(RECORD EXTRACTS):
__________________________________________________

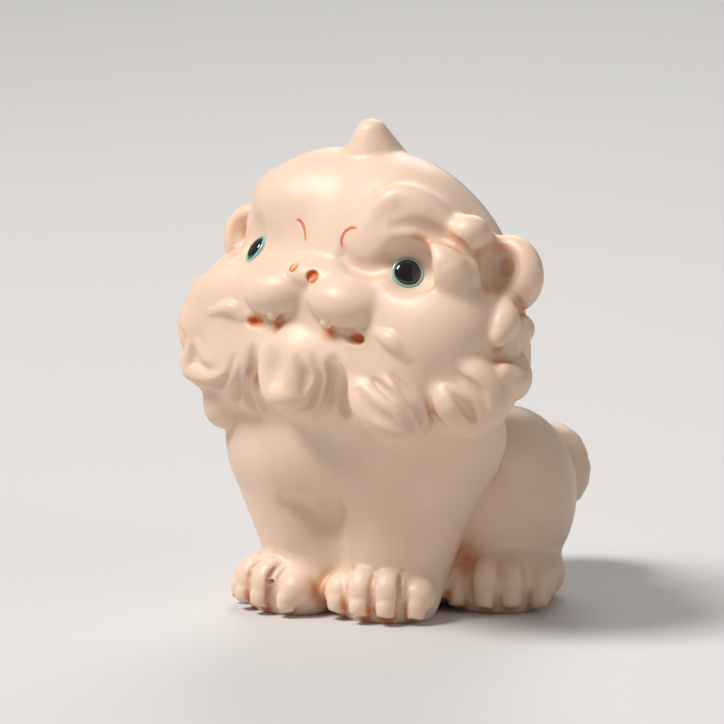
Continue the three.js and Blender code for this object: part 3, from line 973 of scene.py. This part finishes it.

__________________________________________________

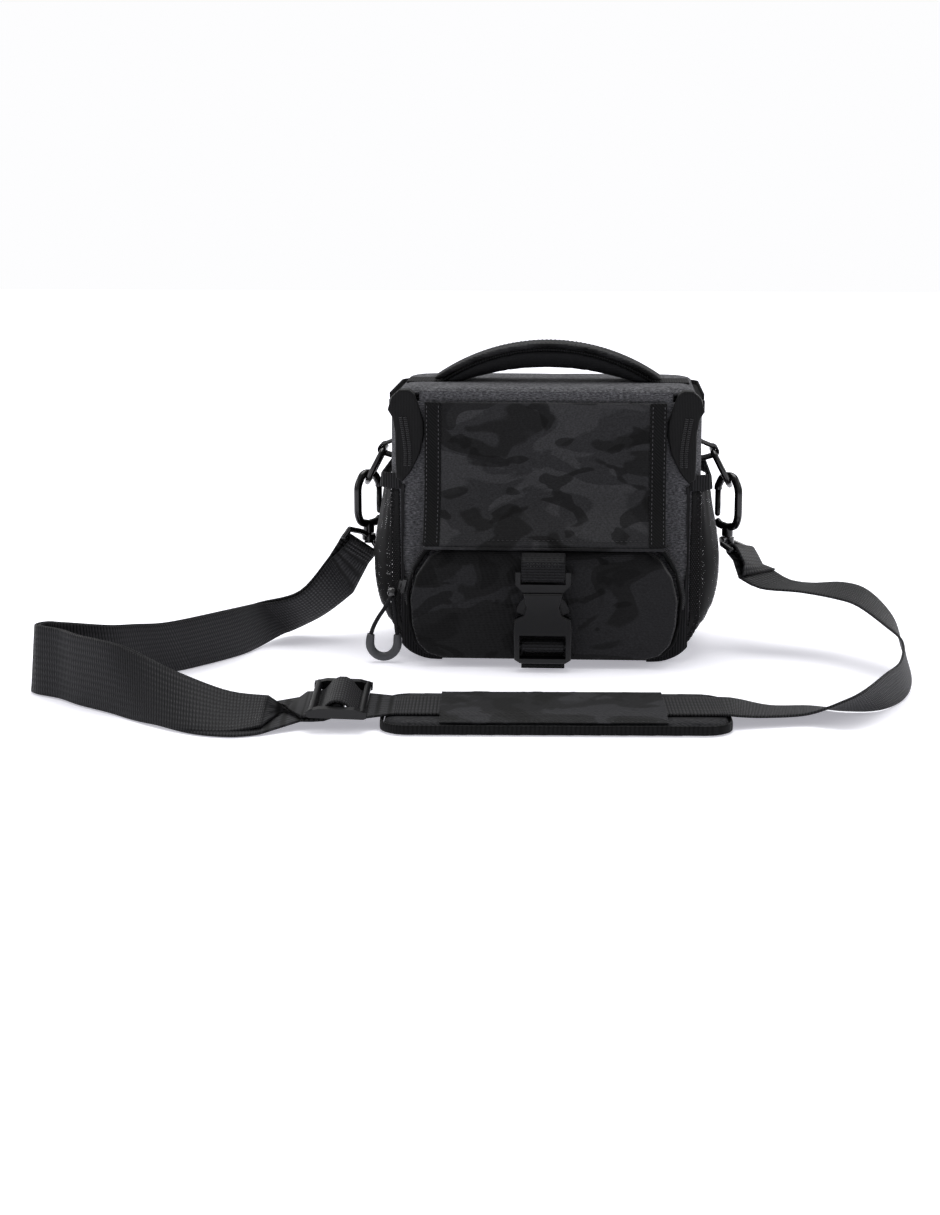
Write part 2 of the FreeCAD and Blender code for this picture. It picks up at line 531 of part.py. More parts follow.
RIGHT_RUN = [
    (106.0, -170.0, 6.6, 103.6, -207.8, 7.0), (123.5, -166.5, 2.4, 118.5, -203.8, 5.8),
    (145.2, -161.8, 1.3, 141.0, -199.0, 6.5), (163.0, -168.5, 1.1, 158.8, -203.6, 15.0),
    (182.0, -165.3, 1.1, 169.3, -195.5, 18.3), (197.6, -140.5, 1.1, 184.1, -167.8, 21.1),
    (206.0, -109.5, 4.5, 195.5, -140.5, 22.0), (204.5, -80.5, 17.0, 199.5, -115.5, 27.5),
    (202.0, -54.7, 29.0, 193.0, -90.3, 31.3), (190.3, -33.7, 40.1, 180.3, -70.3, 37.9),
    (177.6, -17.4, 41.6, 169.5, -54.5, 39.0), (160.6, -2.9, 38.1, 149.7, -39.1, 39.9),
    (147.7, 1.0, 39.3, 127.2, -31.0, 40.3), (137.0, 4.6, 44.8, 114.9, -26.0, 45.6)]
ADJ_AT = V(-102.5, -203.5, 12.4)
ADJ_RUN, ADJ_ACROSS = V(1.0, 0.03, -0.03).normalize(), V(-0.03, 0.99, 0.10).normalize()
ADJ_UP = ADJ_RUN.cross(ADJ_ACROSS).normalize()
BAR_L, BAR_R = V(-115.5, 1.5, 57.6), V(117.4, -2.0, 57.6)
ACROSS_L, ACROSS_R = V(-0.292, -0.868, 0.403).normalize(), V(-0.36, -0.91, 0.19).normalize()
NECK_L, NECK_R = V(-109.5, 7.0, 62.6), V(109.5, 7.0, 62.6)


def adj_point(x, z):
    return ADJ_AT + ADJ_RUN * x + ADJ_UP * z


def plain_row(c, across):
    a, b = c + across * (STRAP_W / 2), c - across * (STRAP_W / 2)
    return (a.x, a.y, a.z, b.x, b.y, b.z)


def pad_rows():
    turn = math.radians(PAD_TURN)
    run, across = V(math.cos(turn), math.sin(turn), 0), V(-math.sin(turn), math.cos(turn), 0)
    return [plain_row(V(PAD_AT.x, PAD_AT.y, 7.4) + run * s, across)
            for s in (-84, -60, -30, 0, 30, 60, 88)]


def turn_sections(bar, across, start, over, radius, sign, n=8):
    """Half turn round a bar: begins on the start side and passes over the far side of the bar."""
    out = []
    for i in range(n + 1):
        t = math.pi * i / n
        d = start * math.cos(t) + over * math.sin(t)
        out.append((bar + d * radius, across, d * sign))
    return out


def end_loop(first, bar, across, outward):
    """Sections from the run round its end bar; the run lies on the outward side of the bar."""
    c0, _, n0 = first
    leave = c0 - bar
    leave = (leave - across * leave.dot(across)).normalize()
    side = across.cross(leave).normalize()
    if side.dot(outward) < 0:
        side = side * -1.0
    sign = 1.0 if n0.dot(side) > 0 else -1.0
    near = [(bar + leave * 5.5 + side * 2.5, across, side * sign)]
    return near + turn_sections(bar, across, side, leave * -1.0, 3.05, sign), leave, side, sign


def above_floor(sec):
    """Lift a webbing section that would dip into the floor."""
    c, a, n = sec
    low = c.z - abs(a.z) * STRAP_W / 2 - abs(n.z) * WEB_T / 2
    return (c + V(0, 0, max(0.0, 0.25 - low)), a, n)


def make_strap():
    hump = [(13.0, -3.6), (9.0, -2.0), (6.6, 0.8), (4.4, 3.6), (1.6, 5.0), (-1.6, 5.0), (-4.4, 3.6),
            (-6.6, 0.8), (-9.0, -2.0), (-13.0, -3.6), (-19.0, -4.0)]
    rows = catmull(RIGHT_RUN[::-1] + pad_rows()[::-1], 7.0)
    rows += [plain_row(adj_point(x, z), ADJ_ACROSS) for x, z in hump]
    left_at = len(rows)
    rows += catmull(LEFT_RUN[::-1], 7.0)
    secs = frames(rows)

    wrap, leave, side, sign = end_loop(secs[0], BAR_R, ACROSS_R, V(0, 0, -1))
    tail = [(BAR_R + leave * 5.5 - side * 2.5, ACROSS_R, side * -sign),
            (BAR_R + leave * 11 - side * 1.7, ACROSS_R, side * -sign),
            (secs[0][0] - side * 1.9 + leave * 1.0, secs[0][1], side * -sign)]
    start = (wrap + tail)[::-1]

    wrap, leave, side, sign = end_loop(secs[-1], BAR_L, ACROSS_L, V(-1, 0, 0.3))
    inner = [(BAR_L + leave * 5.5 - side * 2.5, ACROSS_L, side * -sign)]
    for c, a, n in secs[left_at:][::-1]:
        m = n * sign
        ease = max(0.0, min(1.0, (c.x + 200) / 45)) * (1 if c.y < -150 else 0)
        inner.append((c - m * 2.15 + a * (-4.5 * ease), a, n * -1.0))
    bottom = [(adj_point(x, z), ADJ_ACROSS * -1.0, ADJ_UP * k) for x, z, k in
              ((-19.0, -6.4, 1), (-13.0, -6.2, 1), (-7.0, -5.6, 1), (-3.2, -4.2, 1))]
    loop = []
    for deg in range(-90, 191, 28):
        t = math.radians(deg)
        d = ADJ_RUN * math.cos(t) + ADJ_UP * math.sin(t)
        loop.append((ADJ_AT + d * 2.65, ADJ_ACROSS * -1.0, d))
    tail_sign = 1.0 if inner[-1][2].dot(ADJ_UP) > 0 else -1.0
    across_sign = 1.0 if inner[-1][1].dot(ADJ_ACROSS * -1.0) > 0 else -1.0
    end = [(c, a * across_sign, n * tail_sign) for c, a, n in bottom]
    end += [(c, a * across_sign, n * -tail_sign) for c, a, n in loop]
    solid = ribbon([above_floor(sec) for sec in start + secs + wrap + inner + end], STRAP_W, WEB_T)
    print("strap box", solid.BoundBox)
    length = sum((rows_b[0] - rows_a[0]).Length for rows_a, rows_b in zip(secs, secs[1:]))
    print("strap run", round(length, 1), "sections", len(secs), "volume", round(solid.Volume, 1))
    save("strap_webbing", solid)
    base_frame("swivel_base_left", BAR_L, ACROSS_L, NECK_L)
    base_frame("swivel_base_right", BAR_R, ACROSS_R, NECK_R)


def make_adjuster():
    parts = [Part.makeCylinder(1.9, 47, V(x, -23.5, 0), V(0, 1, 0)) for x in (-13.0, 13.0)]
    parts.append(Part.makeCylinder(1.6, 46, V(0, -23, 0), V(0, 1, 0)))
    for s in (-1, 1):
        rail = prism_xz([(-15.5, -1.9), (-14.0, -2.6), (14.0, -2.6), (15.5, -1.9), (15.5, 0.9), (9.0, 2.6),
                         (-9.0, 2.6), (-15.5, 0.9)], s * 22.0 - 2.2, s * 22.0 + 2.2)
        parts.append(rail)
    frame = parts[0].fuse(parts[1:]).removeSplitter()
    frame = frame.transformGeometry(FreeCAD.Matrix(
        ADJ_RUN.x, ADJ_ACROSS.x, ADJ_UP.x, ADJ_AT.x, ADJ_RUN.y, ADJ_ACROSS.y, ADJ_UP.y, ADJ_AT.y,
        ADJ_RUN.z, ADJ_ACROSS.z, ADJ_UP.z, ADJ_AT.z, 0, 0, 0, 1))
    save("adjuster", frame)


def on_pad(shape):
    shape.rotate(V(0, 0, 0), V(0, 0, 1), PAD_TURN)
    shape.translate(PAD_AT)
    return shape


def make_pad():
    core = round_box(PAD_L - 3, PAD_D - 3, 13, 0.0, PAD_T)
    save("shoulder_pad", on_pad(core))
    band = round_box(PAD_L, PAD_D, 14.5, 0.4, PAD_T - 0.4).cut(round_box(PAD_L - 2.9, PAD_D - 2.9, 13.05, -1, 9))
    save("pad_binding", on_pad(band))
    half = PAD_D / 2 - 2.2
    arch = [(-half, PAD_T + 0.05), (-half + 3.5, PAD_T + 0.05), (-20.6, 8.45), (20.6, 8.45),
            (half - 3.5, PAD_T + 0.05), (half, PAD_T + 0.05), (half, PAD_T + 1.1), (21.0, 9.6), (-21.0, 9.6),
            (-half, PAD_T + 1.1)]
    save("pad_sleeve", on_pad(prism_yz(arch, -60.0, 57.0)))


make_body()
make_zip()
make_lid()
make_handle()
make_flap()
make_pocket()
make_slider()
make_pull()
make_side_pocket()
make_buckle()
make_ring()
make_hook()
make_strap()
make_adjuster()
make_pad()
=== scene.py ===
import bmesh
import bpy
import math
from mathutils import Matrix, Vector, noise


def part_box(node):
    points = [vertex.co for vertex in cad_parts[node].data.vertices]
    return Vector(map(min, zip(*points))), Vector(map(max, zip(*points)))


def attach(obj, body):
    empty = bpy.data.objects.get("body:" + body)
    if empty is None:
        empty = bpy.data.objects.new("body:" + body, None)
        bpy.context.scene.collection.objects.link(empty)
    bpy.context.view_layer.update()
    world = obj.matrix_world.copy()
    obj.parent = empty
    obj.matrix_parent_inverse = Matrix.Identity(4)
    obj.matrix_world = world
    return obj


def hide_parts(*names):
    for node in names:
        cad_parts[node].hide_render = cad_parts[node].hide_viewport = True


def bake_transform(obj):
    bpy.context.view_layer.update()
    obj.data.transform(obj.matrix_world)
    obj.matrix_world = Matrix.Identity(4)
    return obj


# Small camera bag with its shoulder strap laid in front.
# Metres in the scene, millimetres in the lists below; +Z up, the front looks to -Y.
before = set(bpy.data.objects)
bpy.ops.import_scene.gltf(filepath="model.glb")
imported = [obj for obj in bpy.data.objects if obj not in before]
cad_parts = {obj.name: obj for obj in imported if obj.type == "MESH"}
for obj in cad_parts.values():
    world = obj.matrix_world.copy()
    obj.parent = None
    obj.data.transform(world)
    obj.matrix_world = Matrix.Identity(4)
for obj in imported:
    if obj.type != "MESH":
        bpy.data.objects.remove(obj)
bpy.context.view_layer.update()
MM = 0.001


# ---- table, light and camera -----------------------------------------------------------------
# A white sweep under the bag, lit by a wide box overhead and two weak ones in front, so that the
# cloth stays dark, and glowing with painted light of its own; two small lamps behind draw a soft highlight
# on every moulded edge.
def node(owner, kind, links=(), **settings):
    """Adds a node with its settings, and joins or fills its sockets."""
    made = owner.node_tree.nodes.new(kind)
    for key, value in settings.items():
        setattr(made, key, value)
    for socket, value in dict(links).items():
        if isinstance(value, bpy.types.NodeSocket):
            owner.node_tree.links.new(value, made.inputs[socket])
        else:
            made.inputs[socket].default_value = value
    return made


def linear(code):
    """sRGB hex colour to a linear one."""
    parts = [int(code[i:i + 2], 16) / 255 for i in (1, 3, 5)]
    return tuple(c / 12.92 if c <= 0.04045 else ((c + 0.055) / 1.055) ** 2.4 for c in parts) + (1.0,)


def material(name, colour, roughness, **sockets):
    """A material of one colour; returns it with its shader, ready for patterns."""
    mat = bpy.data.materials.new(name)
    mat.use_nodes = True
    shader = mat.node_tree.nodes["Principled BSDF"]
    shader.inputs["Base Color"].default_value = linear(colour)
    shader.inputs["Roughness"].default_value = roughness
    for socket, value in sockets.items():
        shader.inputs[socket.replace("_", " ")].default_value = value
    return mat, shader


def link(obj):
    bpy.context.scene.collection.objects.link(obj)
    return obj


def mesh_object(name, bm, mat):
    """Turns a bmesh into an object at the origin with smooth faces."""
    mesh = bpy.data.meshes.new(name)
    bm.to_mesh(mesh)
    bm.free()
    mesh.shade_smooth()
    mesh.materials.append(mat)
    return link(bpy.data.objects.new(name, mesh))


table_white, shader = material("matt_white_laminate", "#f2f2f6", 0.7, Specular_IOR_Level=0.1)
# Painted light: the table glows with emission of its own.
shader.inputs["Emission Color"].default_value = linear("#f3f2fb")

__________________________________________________

(TASK DESCRIPTION): Report only the number of lines that hold the word "from".

(OUTPUT FOR THIS EXERCISE): 3